This is a photograph of the Kaskaskia church (Church of the Immaculate Conception) in Kaskaskia, Illinois
This is a photograph of the Kaskaskia church (Church of the Immaculate Conception) in Kaskaskia, Illinois

Kaskaskia, Illinois

historysettlementriverfrontierstate-capital
4 min read

Twenty-one people live in a place that once served as the capital of a state that no longer claims the ground beneath their feet. Kaskaskia, Illinois, sits west of the Mississippi River, physically attached to Missouri, reachable only by crossing through another state. Its residents carry Illinois area codes and Missouri ZIP codes. They vote in Illinois elections but their roads dead-end into Missouri farmland. It is the kind of place that cartographers argue about and postal workers dread -- a village that the river decided to rearrange, and that history mostly forgot.

Where the French Met the Frontier

Long before it became a state capital, Kaskaskia was a crossroads of empires. The Kaskaskia people, part of the Illinois Confederation, established a settlement here that swelled to some twenty thousand inhabitants by the 1680s as refugees from the Beaver Wars sought safety in numbers. French Jesuit missionaries and voyageurs arrived to find a thriving community, and the two cultures intertwined in ways that were unusual for the colonial frontier. By 1717, a visitor reported that the village consisted of 400 Illinois men, two Jesuit missionaries, and about twenty French voyageurs who had married Indian women. The births recorded in Kaskaskia's earliest church registers tell the story: of 21 children baptized before 1714, eighteen had Indigenous mothers and twenty had French fathers. The settlement grew into a critical supply hub for French Louisiana, shipping tons of wheat and corn downriver to New Orleans, where the Gulf climate could not support staple crops. King Louis XV sent a bell to the Kaskaskia church in 1741, a gift that would later earn a revolutionary nickname.

The Liberty Bell Rings West

On July 4, 1778, George Rogers Clark and 200 Virginia militiamen captured Kaskaskia from the British without firing a shot. The parish priest rang that French bell to celebrate the American victory, and it became known as the Liberty Bell of the West. Clark's Illinois Campaign secured the western frontier for the Revolution and set the stage for what would follow: Kaskaskia became part of the Northwest Territory in 1787, the capital of Illinois Territory in 1809, and the first capital of the new state of Illinois in 1818. Its first constitutional convention met here.
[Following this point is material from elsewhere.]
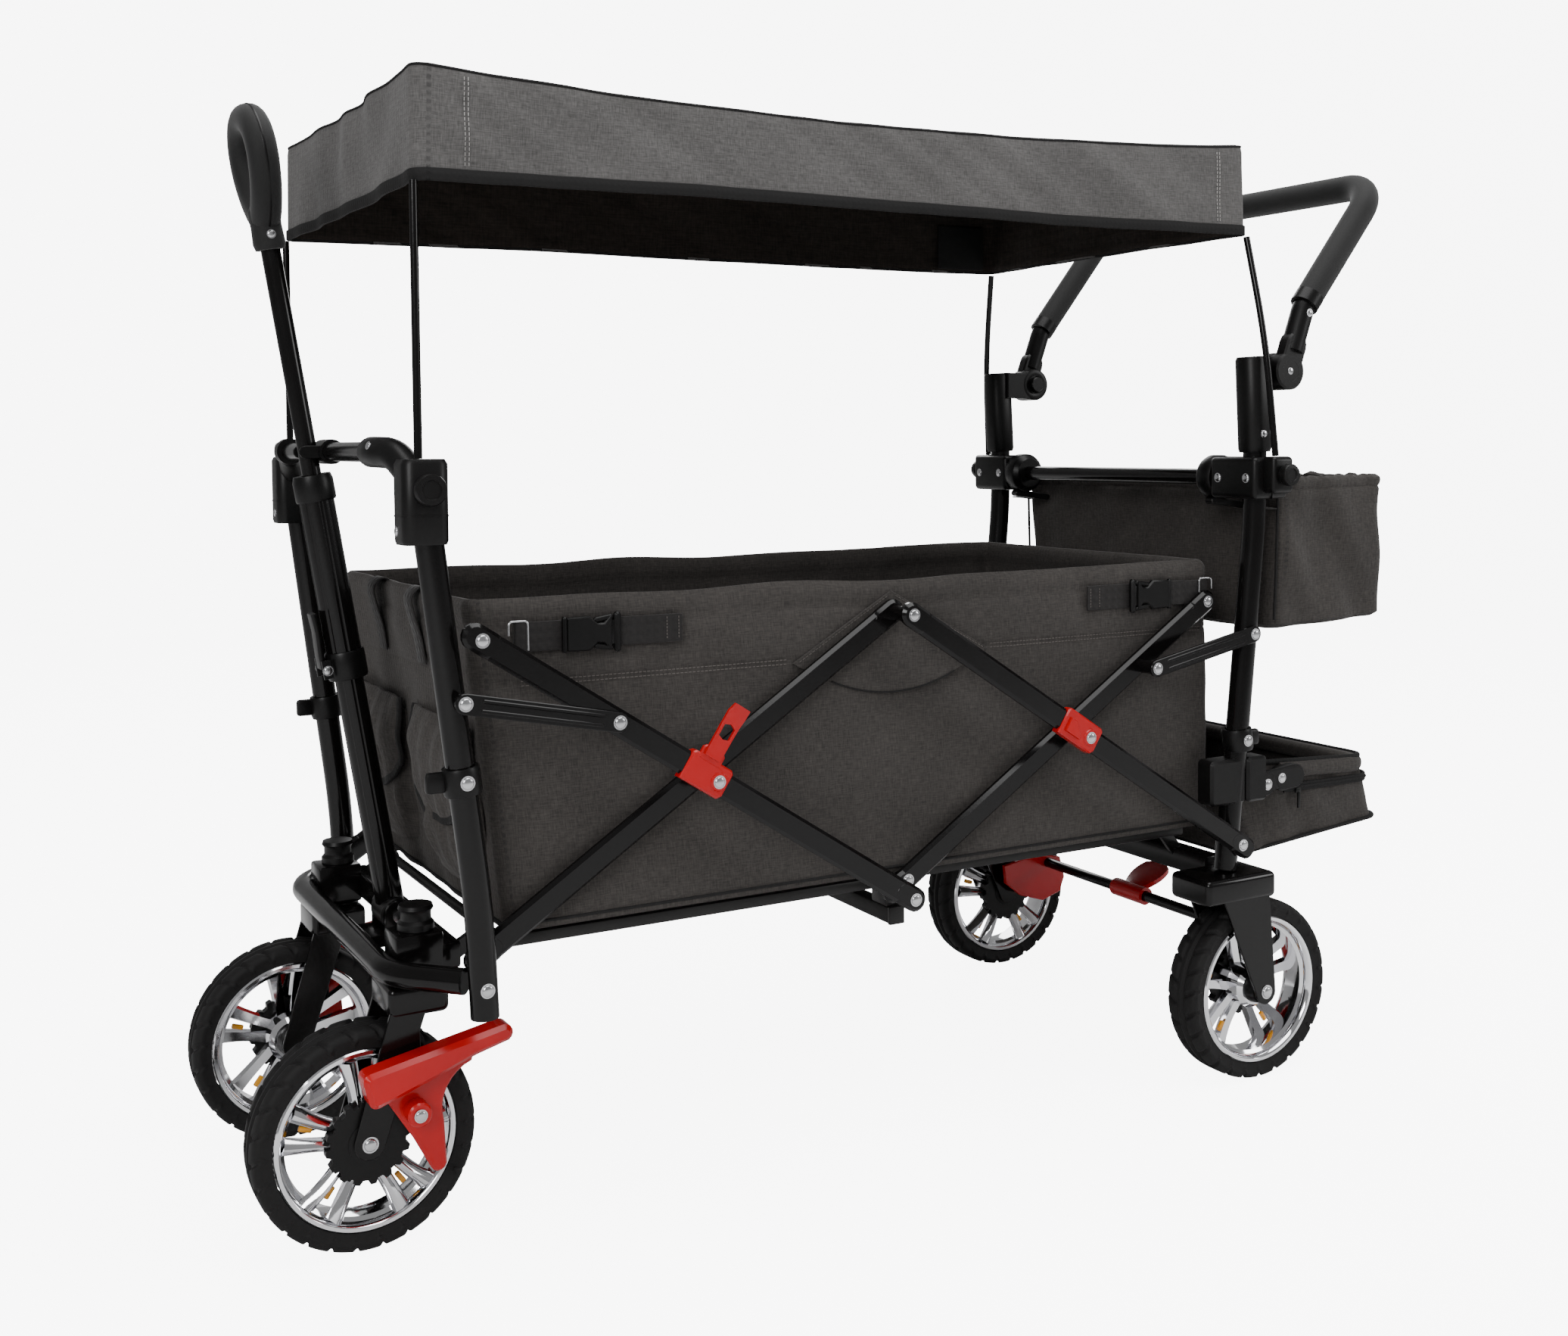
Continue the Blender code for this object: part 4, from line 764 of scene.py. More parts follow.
@dataclass
class Wheels:
    """Tyres with moulded tread on chromed five-spoke rims."""

    shop: Workshop
    radius: float = 0.100
    half_width: float = 0.0225
    blocks: int = 26
    round_steps: int = 408

    def build(self) -> None:
        """Make the four wheels; the toothed ring faces outwards in front and inwards at the rear."""
        for end, x, y in (("front", -0.5137, 0.14), ("rear", 0.4555, 0.236)):
            for name, side in SIDES:
                centre = (x, side * y, 0.100)
                gear = side if end == "front" else -side
                body = f"{end}_wheel_{name}"
                faced = (lambda s: s) if gear < 0 else (lambda s: s.mirrored())
                self.shop.piece(f"{body}_tyre", faced(self.tyre()).moved(centre), TYRE_RUBBER, body,
                                (f"{end}_tyre_{name}",), sharp=math.radians(60))
                self.shop.piece(f"{body}_rim", faced(self.rim()).moved(centre), CHROME_ABS, body,
                                (f"{end}_rim_{name}",))
                self.shop.piece(f"{body}_hub", faced(self.hub()).moved(centre), NYLON_BLACK, body)
                self.shop.piece(f"{body}_reflectors", faced(self.reflectors()).moved(centre), AMBER, body)

    def tyre(self) -> Shape:
        """Return the tyre: a rounded section whose crown and shoulders are cut by slanting grooves.

        The section is a smooth line through the bead, the side wall, the shoulder and the crown. A point sinks
        where its angle, plus a share of its distance from the middle, falls in the gap between two blocks.
        """
        t = np.linspace(-1, 1, 45)
        y = self.half_width * np.sign(t) * (1 - (1 - np.abs(t)) ** 1.9)
        y = np.where(np.abs(t) > 0.86, y * (1 - 1.1 * (np.abs(t) - 0.86)), y)
        r = 0.0818 + (self.radius - 0.0818) * (1 - np.abs(t) ** 3.4) ** 0.55
        angle = np.arange(self.round_steps)[:, None] * TAU / self.round_steps
        slant = np.abs(y) * 26
        phase = (angle * self.blocks / TAU + slant + 0.5 * (y > 0)) % 1.0
        groove = np.clip((0.12 - np.abs(phase - 0.5)) * 26, 0, 1)
        middle = np.clip((0.0022 - np.abs(np.abs(y) - 0.0052)) * 1600, 0, 1)
        reach = np.clip((r - 0.0880) * 400, 0, 1)
        cut = np.maximum(groove * np.clip((np.abs(y) - 0.0048) * 900, 0, 1), middle) * reach * 0.0028
        radius = r - cut
        points = np.stack([radius * np.cos(angle), np.broadcast_to(y, radius.shape), radius * np.sin(angle)], -1)
        return grid(points, round_u=True, round_v=True)

    def rim(self) -> Shape:
        """Return the rim: a deep lipped ring and five pairs of blades that rise to a ridge."""
        half = [(0.0806, 0.0), (0.0806, 0.0170), (0.0813, 0.0190), (0.0800, 0.0203), (0.0768, 0.0203),
                (0.0750, 0.0188), (0.0735, 0.0130), (0.0700, 0.0105), (0.0690, 0.0)]
        ring = lathe(half + [(r, -y) for r, y in reversed(half[1:-1])], (0, 0, 0), ACROSS, 96, ring=True)
        parts = [ring, lathe([(0, -0.0125), (0.0200, -0.0125), (0.0235, -0.0095), (0.0235, 0.0080), (0.0190, 0.0130),
                              (0, 0.0130)], (0, 0, 0), ACROSS, 48)]
        for index in range(5):
            for lean in (-1, 1):
                parts.append(self.blade(math.radians(90 + 72 * index), lean))
        return joined(parts)

    @staticmethod
    def blade(heading: float, lean: int) -> Shape:
        """Return one blade: it leaves the hub beside its twin, spreads, and widens where it meets the ring."""
        t = np.linspace(0, 1, 10)
        out = 0.0180 + 0.0535 * t
        off = lean * (0.0070 + 0.0080 * t ** 1.5)
        depth = -0.0125 - 0.0035 * np.sin(t * math.pi * 0.8)
        width = 0.0056 + 0.0030 * t ** 2 + 0.0012 * (1 - t) ** 2
        section = np.array([(-1, 0.0), (-0.55, -1.0), (0.0, -1.45), (0.55, -1.0), (1, 0.0), (0.7, 1.2), (-0.7, 1.2)])
        radial = np.array([math.cos(heading), 0, math.sin(heading)])
        across = np.array([-math.sin(heading), 0, math.cos(heading)])
        side = section[None, :, :1] * width[:, None, None] + off[:, None, None]
        lift = depth[:, None, None] + section[None, :, 1:] * 0.0050
        points = out[:, None, None] * radial + side * across + lift * np.array([0, 1.0, 0])
        return grid(points, round_v=True, caps=True)

    def hub(self) -> Shape:
        """Return the black hub: a toothed ring and a stepped cap on one side, a plain bush on the other."""
        count, steps = 16, 192
        angle = np.arange(steps) * TAU / steps
        tooth = 0.0335 + 0.0042 * np.clip(np.sin(angle * count) * 3 + 0.5, 0, 1)
        levels = [(-0.0246, 0.0), (-0.0246, 1.0), (-0.0150, 1.0), (-0.0150, 0.0)]
        rows = [np.stack([np.cos(angle) * tooth * k, np.full(steps, y), np.sin(angle) * tooth * k], 1)
                for y, k in levels]
        ring = grid(np.stack(rows), round_v=True)
        cap = lathe([(0.0055, -0.0150), (0.0180, -0.0150), (0.0180, -0.0252), (0.0135, -0.0260), (0.0055, -0.0260)],
                    (0, 0, 0), ACROSS, 40, ring=True)
        bush = lathe([(0.0058, 0.0120), (0.0165, 0.0120), (0.0140, 0.0246), (0.0058, 0.0246)], (0, 0, 0), ACROSS, 36,
                     ring=True)
        return joined([ring, cap, bush])

    @staticmethod
    def reflectors() -> Shape:
        """Return three reflectors that sit between the blades of a pair."""
        parts = []
        for index in (1, 2, 3):
            parts.append(block((0.0120, 0.0040, 0.0050), (0.0540, -0.0080, 0), 0.0012).turned((0, 0, 0), "Y",
                                                                                          -(90 + 72 * index)))
        return joined(parts)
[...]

The Illinois Herald, the state's first newspaper, rolled off a press here on June 24, 1814. At its peak, Kaskaskia boasted a population of around 7,000 and an outsized list of prominent citizens -- from Shadrach Bond, the first governor of Illinois, to John Willis Menard, the first African American elected to the United States Congress, to Nance Legins-Costley, the first enslaved person freed by Abraham Lincoln in 1841.

A River's Revenge

The very steamboats that brought prosperity to Mississippi River towns carried the seeds of Kaskaskia's destruction. Crews stripped the riverbanks of timber to fuel their boilers, destabilizing miles of shoreline. The banks eroded and collapsed. The river grew wider, shallower, and more unpredictable between St. Louis and the Ohio River confluence. The Great Flood of 1844 forced residents to relocate the town southward. Then, in April 1881, the Mississippi made its decisive move: it shifted eastward into the channel of the Kaskaskia River, passing east of the village instead of west. The original town site -- including the location of the first Illinois statehouse -- vanished beneath the current. The village that had once governed a state was now an island, then a peninsula, and finally a sliver of Illinois soil physically grafted onto the Missouri side of the river.

Stubbornly Illinois

The rebuilt village is a study in defiance. Residents moved the Church of the Immaculate Conception in 1893 and built a shrine nearby to house the Liberty Bell. A levee lines the eastern edge. A small bridge crosses a bayou to connect the village to the surrounding farmland. But the Mississippi is not done making its point. The Great Flood of 1993 submerged the entire island, forcing a full evacuation and covering the village in water more than several feet deep. The 2020 census counted 21 residents. There are five housing units. The median age is 48. By any measure of civic vitality, Kaskaskia is fading. Yet it remains, legally and stubbornly, a village in Randolph County, Illinois -- a place where the state boundary follows a river channel that no longer exists, and where a handful of people hold down the last scrap of a forgotten capital.

From the Air

Kaskaskia sits at 37.92N, 89.92W, on the west bank of the Mississippi River, physically attached to Missouri despite being legally in Illinois. From altitude, look for the distinctive bend in the Mississippi where the river shifted its channel east, with a small bridge crossing a bayou. The village is tiny and surrounded by floodplain farmland. Nearest major airport is St. Louis Lambert International (KSTL) about 60 nm to the northwest. Mid-America Airport (KBLV) at Scott AFB is roughly 30 nm north. Approach at 2,000-3,000 ft AGL to see the contrast between the river channel and the isolated village. The levee system along the eastern edge is visible from moderate altitude.